AVAILABLE DATA start

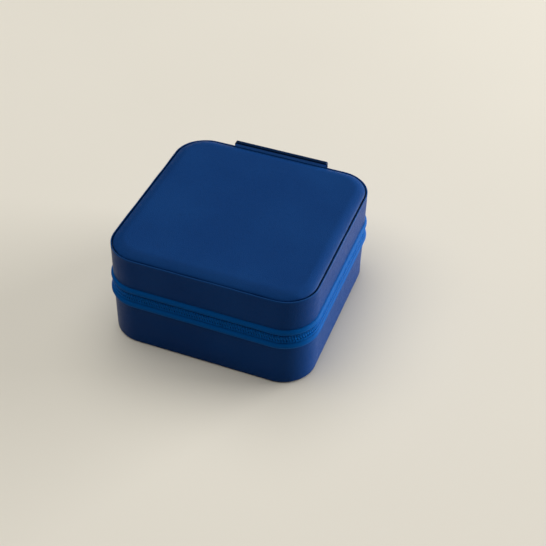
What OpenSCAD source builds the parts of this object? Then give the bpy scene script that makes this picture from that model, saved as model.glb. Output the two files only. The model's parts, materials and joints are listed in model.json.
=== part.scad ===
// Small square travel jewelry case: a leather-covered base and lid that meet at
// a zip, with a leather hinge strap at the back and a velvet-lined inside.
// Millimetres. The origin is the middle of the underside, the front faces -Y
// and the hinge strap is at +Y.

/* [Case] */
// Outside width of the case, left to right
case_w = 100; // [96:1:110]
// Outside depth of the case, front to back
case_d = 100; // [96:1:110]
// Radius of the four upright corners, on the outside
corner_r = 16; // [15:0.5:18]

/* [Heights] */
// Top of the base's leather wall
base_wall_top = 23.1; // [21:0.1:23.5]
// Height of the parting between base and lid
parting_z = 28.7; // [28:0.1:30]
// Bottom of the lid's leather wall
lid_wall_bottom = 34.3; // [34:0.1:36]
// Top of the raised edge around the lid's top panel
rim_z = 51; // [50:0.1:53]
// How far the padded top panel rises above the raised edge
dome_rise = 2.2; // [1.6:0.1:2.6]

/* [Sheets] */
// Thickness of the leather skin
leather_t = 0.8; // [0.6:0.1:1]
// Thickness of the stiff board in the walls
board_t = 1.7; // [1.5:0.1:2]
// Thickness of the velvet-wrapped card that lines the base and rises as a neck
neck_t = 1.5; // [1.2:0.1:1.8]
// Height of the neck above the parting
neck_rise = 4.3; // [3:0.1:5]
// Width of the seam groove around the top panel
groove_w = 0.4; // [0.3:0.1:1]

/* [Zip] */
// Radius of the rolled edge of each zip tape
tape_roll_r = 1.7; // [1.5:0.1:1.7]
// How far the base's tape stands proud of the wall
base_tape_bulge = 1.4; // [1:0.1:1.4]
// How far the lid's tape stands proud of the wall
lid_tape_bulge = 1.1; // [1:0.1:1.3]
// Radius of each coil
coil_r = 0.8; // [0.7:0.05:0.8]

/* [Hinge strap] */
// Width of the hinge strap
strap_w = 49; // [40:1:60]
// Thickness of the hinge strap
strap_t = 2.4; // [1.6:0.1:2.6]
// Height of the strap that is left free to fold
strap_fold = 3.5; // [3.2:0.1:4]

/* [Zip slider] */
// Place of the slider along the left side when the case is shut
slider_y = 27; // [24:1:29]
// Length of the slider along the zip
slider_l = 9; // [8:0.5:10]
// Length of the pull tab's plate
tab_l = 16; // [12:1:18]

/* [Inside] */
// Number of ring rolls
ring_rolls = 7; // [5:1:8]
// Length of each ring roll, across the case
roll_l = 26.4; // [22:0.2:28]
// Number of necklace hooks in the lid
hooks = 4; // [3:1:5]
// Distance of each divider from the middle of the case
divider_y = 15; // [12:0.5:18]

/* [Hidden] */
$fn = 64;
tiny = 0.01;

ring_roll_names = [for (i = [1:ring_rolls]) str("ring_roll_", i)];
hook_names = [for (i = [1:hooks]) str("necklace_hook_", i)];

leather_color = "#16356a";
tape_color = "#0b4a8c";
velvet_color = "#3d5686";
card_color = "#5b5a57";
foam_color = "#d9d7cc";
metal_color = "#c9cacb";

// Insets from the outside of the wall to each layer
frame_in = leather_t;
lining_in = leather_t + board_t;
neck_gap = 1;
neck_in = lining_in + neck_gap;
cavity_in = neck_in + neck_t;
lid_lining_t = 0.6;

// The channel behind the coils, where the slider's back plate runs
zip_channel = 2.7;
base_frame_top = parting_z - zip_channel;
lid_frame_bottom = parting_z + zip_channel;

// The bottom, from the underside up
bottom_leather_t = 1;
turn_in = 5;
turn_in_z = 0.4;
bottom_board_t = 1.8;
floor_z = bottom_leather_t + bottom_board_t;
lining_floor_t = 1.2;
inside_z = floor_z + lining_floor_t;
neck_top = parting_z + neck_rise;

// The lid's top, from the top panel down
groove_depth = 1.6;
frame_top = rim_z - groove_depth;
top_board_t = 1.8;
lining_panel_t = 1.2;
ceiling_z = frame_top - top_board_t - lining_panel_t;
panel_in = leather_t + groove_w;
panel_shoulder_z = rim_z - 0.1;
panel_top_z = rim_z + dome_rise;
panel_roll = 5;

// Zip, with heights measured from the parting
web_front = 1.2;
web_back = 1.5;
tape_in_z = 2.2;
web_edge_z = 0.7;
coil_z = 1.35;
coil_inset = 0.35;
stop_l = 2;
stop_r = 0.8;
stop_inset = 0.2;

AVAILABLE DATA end

**THE REQUEST:** Show every line where the string "that" appears.

**THE OUTPUT:**
What OpenSCAD source builds the parts of this object? Then give the bpy scene script that makes this picture from that model, saved as model.glb. Output the two files only. The model's parts, materials and joints are listed in model.json.
// Small square travel jewelry case: a leather-covered base and lid that meet at
// Thickness of the velvet-wrapped card that lines the base and rises as a neck
// Height of the strap that is left free to fold